* Given problem: Repeat the whole listing exactly.

* Material provided:
◇ ◇ ◇

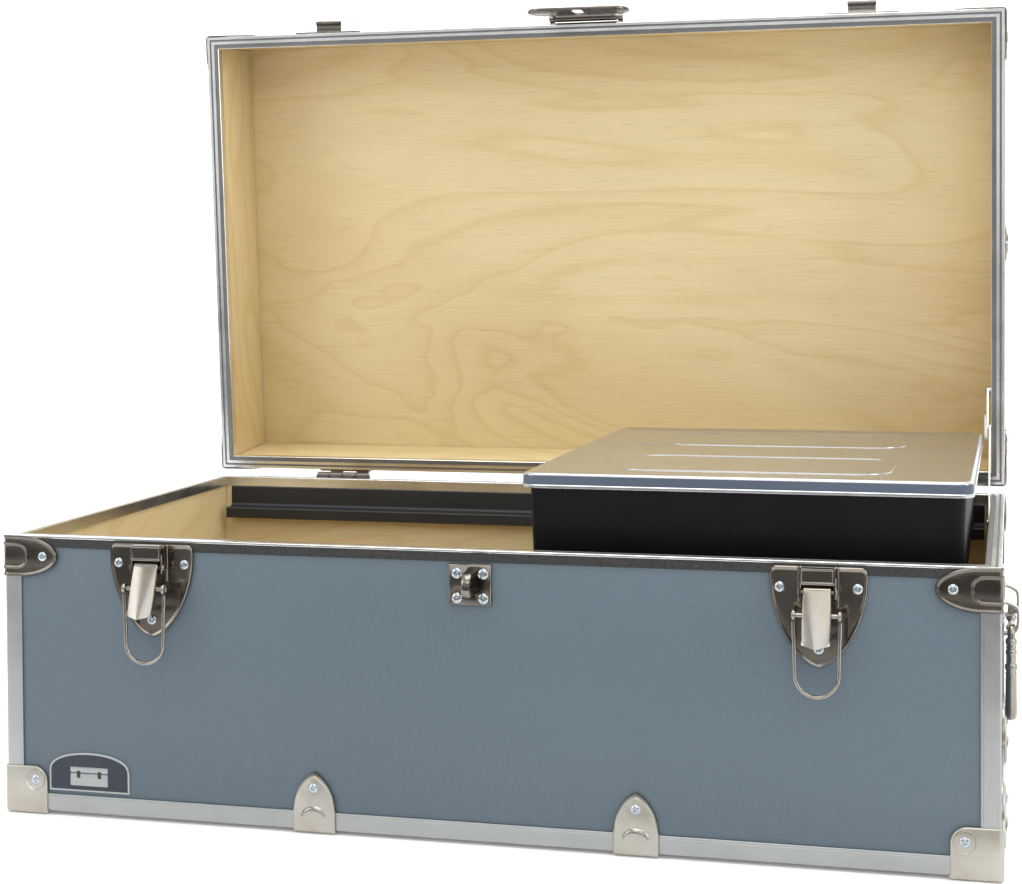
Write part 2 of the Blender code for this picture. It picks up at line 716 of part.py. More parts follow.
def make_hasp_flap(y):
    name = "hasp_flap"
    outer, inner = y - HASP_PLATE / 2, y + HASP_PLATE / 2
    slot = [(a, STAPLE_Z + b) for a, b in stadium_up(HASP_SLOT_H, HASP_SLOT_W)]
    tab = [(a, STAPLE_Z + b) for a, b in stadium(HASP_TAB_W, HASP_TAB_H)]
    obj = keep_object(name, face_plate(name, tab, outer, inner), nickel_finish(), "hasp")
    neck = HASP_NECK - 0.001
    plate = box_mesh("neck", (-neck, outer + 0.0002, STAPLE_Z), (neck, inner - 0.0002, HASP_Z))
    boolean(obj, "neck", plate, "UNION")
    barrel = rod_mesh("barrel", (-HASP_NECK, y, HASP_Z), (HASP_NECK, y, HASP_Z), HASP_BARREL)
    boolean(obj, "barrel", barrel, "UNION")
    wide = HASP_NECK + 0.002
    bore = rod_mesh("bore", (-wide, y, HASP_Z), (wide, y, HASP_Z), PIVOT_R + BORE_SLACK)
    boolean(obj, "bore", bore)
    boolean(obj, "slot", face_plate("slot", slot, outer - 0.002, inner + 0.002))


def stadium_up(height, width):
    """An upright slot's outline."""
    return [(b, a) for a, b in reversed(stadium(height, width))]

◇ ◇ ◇

* Solution to this problem:
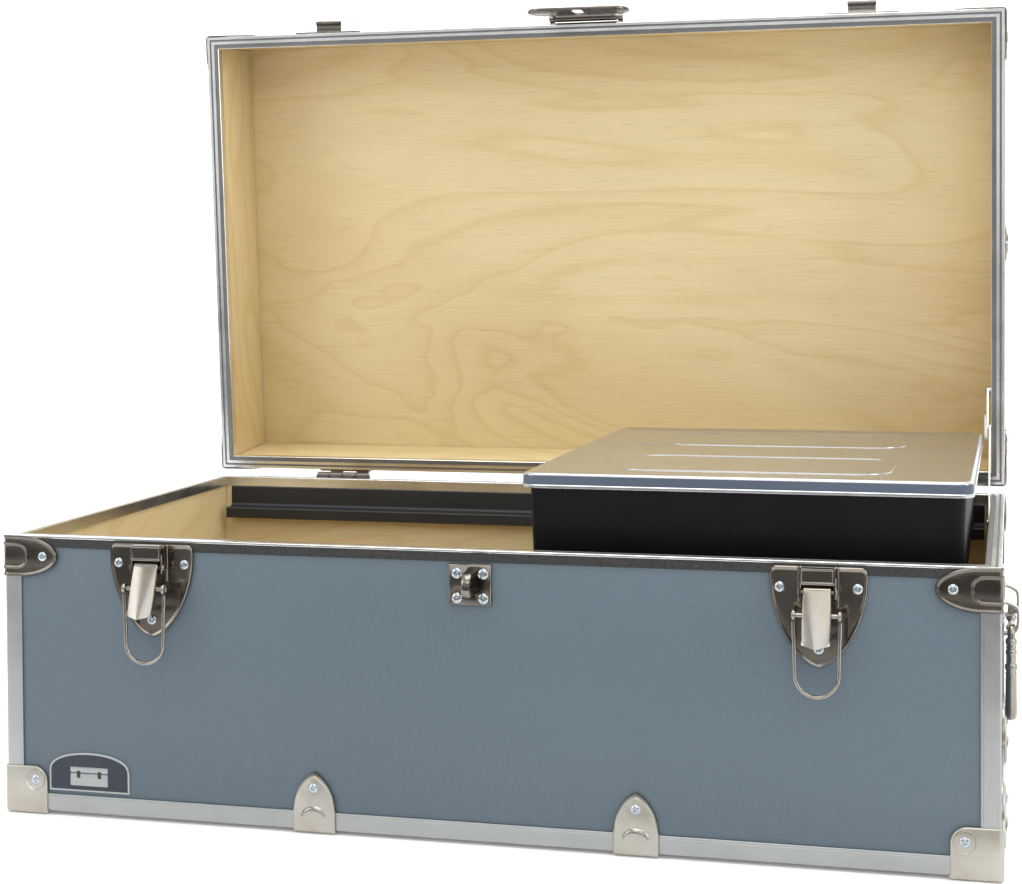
Write part 2 of the Blender code for this picture. It picks up at line 716 of part.py. More parts follow.
def make_hasp_flap(y):
    name = "hasp_flap"
    outer, inner = y - HASP_PLATE / 2, y + HASP_PLATE / 2
    slot = [(a, STAPLE_Z + b) for a, b in stadium_up(HASP_SLOT_H, HASP_SLOT_W)]
    tab = [(a, STAPLE_Z + b) for a, b in stadium(HASP_TAB_W, HASP_TAB_H)]
    obj = keep_object(name, face_plate(name, tab, outer, inner), nickel_finish(), "hasp")
    neck = HASP_NECK - 0.001
    plate = box_mesh("neck", (-neck, outer + 0.0002, STAPLE_Z), (neck, inner - 0.0002, HASP_Z))
    boolean(obj, "neck", plate, "UNION")
    barrel = rod_mesh("barrel", (-HASP_NECK, y, HASP_Z), (HASP_NECK, y, HASP_Z), HASP_BARREL)
    boolean(obj, "barrel", barrel, "UNION")
    wide = HASP_NECK + 0.002
    bore = rod_mesh("bore", (-wide, y, HASP_Z), (wide, y, HASP_Z), PIVOT_R + BORE_SLACK)
    boolean(obj, "bore", bore)
    boolean(obj, "slot", face_plate("slot", slot, outer - 0.002, inner + 0.002))


def stadium_up(height, width):
    """An upright slot's outline."""
    return [(b, a) for a, b in reversed(stadium(height, width))]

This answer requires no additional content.